Data block:
----------------------------------------

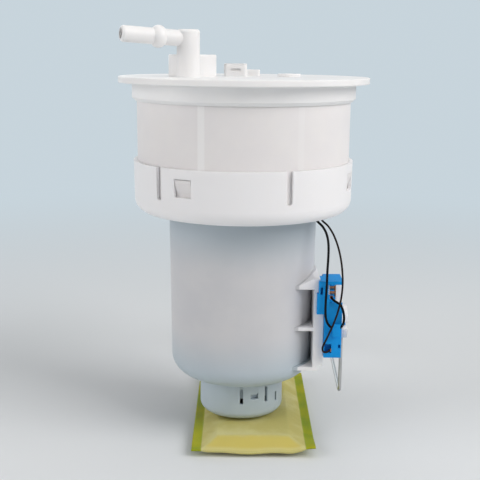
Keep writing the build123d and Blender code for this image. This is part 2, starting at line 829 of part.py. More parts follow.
def pump_isolator(z_low):
    """rubber ring with cut-outs between its lobes"""
    ring = tube(guide_r - seat, pump_r + seat, z_low, z_low + isolator_h)
    notch = block(-isolator_notch_w / 2, isolator_notch_w / 2, -guide_r - 1, -guide_r + isolator_notch_depth,
                  z_low - 1, z_low + isolator_h - isolator_web)
    for k in range(isolator_lobes):
        ring -= around(notch, k * 360 / isolator_lobes)
    return ring


def cap_cut(width, z_low, z_high):
    """opening through the cap's wall at the front"""
    return block(-width / 2, width / 2, -cap_r - 1, -cap_in_r + 1, z_low, z_high)


def bottom_cap():
    cup = rod(cap_r, cap_low_z, cap_top_z)
    cup = fillet(cup.edges().filter_by(GeomType.CIRCLE).sort_by(Axis.Z)[0], cap_round)
    hollow = rod(cap_in_r, cap_floor_z, cap_top_z)
    cup -= fillet(hollow.edges().filter_by(GeomType.CIRCLE).sort_by(Axis.Z)[0], cap_inner_round)
    cup -= rod(neck_plug_r + loose, cap_low_z - 1, cap_floor_z + 1, inlet_x, 0)
    for azimuth in finger_azimuths:
        for side in (-finger_half, finger_half):
            cup -= around(cap_cut(finger_slot_w, finger_low_z, finger_top_z), azimuth + side)
        cup -= around(cap_cut(catch_w, catch_low_z, catch_top_z), azimuth)
    for azimuth in vent_azimuths:
        cup -= around(cap_cut(vent_w, vent_low_z, vent_top_z), azimuth)
    return cup


# Filter element
def filter_media():
    """pleated paper: a star-shaped band of even thickness"""
    outer, inner = [], []
    for k in range(pleats):
        for r, shift in ((media_r, 0.0), (media_in_r, 0.5)):
            a = 2 * pi * (k + shift) / pleats
            outer.append((r * cos(a), r * sin(a)))
            inner.append(((r - pleat_band) * cos(a), (r - pleat_band) * sin(a)))
    band = make_face(Polyline(*outer, close=True)) - make_face(Polyline(*inner, close=True))
    return Pos(0, 0, media_low_z) * extrude(band, media_top_z - media_low_z, dir=(0, 0, 1))


def filter_top_plate():
    """ring glued on the pleats, sealed to the drum's wall by the ring round its rim"""
    return tube(drum_in_r - 2 * rim_seal_r, media_in_r - end_plate_in, media_top_z, media_top_z + end_plate_t)


def filter_bottom_plate():
    plate = rod(media_r + end_plate_over, media_low_z - end_plate_t, media_low_z)
    return plate - rod(duct_r + 2 * duct_seal_r, media_low_z - end_plate_t, media_low_z, duct_x, duct_y)


# Pump
def pump_shell():
    lip_r = plug_r - pump_lip_w
    shell = tube(pump_r, pump_in_r, pump_base_z, pump_top_z)
    shell += tube(pump_in_r + pump_wall / 6, lip_r, pump_top_z - pump_lip, pump_top_z)
    shell += tube(pump_in_r + pump_wall / 6, lip_r, pump_base_z, pump_base_z + pump_lip)
    edges = shell.edges().filter_by(GeomType.CIRCLE)
    return fillet([e for e in edges if abs(e.radius - pump_r) < slip], pump_rim_round)


def pump_outlet_cover():
    """brush holder and outlet: plug in the shell, spigot with the check valve's bore"""
    top, under = pump_top_z - pump_lip, cover_low_z - 1
    body = rod(plug_r, cover_low_z, top)
    body += rod(plug_r - pump_face, top - 1, pump_top_z + pump_face_h)
    body += rod(outlet_r, pump_top_z, outlet_top_z, outlet_x, 0)
    body -= rod(outlet_bore, valve_seat_z, outlet_top_z + 1, outlet_x, 0)
    body -= rod(valve_throat_r, under, valve_seat_z + loose, outlet_x, 0)
    body -= rod(bush_r + seat, under, cover_low_z + bush_h)
    body -= rod(shaft_r + loose, under, shaft_top_z + 0.8)
    half = brush_side / 2 + seat
    for side in (-1, 1):
        y = side * brush_x
        body -= block(-half, half, y - half, y + half, under, brush_pocket_z)
        body -= pump_tab(side, seat, pump_top_z + pump_face_h + 1)
    return body


def pump_tab(side, grow, z_high):
    """flat terminal on the pump's cover, or its slot grown by a clearance"""
    y = side * tab_y
    return block(tab_x - tab_t / 2 - grow, tab_x + tab_t / 2 + grow, y - tab_w / 2 - grow, y + tab_w / 2 + grow,
                 tab_low_z, z_high)


def pump_tabs():
    return Compound([pump_tab(side, 0, tab_top_z) for side in (-1, 1)])


def check_valve():
    """poppet that rests on the outlet's seat, with a guide stem above"""
    low = valve_seat_z + valve_rest
    poppet = rod(poppet_r, low, low + poppet_t, outlet_x, 0)
    poppet = fillet(poppet.edges().filter_by(GeomType.CIRCLE).sort_by(Axis.Z)[0], poppet_round)
    return poppet + rod(stem_r, low + poppet_t, low + poppet_t + stem_l, outlet_x, 0)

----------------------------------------

Required work:
Restate the listing exactly, starting at its first line and ending at the line where "return block(-width /" occurs; include both and no other lines.

The answer:
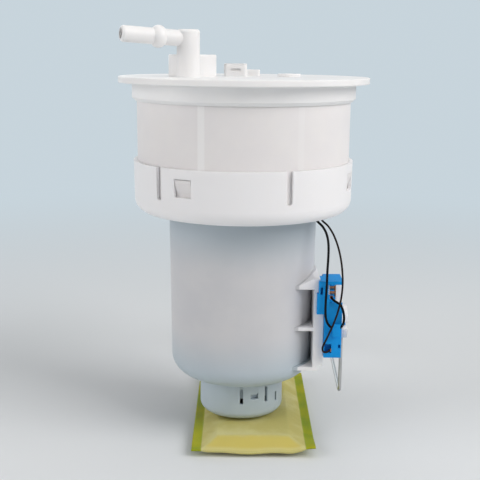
Keep writing the build123d and Blender code for this image. This is part 2, starting at line 829 of part.py. More parts follow.
def pump_isolator(z_low):
    """rubber ring with cut-outs between its lobes"""
    ring = tube(guide_r - seat, pump_r + seat, z_low, z_low + isolator_h)
    notch = block(-isolator_notch_w / 2, isolator_notch_w / 2, -guide_r - 1, -guide_r + isolator_notch_depth,
                  z_low - 1, z_low + isolator_h - isolator_web)
    for k in range(isolator_lobes):
        ring -= around(notch, k * 360 / isolator_lobes)
    return ring


def cap_cut(width, z_low, z_high):
    """opening through the cap's wall at the front"""
    return block(-width / 2, width / 2, -cap_r - 1, -cap_in_r + 1, z_low, z_high)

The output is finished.